In January 2013, the board decided to give certification to the film after the makers agreed to mute a controversial speech by Ambedkar in the movie. In the speech, Ambedkar implies that Gandhi was cheating Dalits by denying them an electoral constituency of their own during the Yervada jail fast in 1932. Prakash Bare says, "The Censor Board had cited nearly 30 instances. Finally, we agreed to mute the offending speech and also blurring in certain scenes. We agreed as it won't change the structure of the film."

===IFFK screening===
The film was denied a screening at the 17th International Film Festival of Kerala (IFFK) which created much controversy. The film was not included in the nine Malayalam films selected for screening in the festival in two different categories. Jayan K. Cherian kicked off the controversy by stating that he was shocked by the decision of the jury headed by director Sibi Malayil. "Private screening, especially at the film festivals, needed no censor certificates. The jury had almost taken a decision in the film's favour, but it was averted at the last moment for political reasons," he said.

===Private screening===
A preview of the film was held in Thiruvananthapuram in September 2012. The screening brought a number of Dalit Human Rights Movement (DHRM) activists to the theatre hall. "The film has not shown even one-hundredth of the torture borne by us. And now they won't even allow our film to be screened," says Thathu, a Dalit who saw the film. About the denigrating remarks about Mahatma Gandhi, the director said, "Gandhi has a saintly image created through our educational system and the media. When we brought out a counter-narrative to the official one, there is no space for us. Then how can it be a democracy?"
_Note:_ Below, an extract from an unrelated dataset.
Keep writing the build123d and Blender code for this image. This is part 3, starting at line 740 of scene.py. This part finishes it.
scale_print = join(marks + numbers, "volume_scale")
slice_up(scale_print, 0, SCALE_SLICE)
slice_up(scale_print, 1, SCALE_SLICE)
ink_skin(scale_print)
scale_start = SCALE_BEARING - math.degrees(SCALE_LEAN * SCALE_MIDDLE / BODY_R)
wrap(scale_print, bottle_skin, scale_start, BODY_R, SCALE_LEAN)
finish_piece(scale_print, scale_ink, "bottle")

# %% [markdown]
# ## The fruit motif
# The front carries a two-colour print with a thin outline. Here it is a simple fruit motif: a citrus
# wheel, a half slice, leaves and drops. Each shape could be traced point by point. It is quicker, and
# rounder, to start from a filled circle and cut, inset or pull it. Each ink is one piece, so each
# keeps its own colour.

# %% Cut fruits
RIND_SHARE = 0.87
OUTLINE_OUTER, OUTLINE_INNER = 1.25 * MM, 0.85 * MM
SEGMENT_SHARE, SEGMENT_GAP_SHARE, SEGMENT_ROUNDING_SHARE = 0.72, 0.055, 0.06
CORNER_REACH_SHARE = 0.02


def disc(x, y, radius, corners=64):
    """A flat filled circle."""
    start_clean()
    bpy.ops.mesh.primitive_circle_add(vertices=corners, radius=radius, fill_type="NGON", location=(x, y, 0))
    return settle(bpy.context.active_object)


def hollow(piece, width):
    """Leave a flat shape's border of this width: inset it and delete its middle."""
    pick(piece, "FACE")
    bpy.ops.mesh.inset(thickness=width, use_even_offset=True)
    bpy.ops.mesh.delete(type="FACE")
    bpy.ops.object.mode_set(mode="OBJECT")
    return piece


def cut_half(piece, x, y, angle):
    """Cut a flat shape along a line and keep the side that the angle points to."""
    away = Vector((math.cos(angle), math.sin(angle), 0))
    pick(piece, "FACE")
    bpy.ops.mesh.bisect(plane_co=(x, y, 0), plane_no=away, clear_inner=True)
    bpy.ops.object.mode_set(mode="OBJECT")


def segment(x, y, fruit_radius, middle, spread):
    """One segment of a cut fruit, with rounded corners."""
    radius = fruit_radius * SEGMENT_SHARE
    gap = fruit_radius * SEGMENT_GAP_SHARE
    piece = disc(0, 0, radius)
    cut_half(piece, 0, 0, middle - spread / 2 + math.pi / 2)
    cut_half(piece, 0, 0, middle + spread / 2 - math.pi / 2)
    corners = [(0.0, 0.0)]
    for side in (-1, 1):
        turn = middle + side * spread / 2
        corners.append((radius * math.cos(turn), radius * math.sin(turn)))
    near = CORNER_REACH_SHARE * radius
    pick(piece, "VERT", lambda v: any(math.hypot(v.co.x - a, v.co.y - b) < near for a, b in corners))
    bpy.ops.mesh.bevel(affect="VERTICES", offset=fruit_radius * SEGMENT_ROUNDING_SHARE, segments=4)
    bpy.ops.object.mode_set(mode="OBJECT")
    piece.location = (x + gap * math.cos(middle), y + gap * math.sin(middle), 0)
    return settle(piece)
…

===International premiere===
Initially banned in India and subsequently certified for theatrical distribution, Papilio Buddha had a world premiere on 19 March 2013 at the 27th London Lesbian & Gay Film Festival organised by the British Film Institute. It was the only Indian film to be selected for the festival. The film was an inaugural film in three festivals — International Film Festival Thrissur, Chittur Panchajanayam International Film Festival and Jamia Milia Malayalam Film Festival. The film has been screened at Montreal World Film Festival, Trinidad and Tobago Film Festival and Athens International Film and Video Film Festival in 2013. The film was the only Indian film selected to be screened in the Panorama Section at the 64th Berlin International Film Festival.

===Theatrical release===
The film reached theatres on 15 March 2013.

==Reception==
Malayalam writer Deedi Damodaran included Papilio Buddha among the five films that she feels were fair in portraying the gender issue in a feature published by The Hindu. She said, "Our society is not yet ready to face the statements this film makes. The film deals with gender and Dalit issues in a raw manner, and I feel these are causes that are inseparable. Papilio Buddha chooses not to beat about the bush. It is bold and clear and relevant. No wonder the state was worried by the revelations made so loudly and unapologetically."

Although the makers of the film vehemently opposes any negative remarks about Gandhi, a writeup on the film by Alex Davidson for the British Film Institute notes:

 To western eyes, this community may be unfamiliar, and the scorn shown towards Gandhi's teachings (principally his advocacy of hunger strikes) may shock those whose image of the leader is influenced by Ben Kingsley’s Oscar-winning performance in Richard Attenborough’s 1982 biopic.

===Accolades===
The film won Jayan K. Cherian a Special Jury Award for direction at the 2012 Kerala State Film Awards while Saritha Kukku received a Special Jury Mention for her performance in the film. It won the second prize for Best Narrative Feature Film at the Athens International Film and Video Festival. At the 2013 Oaxaca FilmFest of Mexico, Papilio Buddha won two major awards. M. J.Radhakrishnan was conferred with the Best Cinematographer award and Manu Perunna won the Best Art Director award.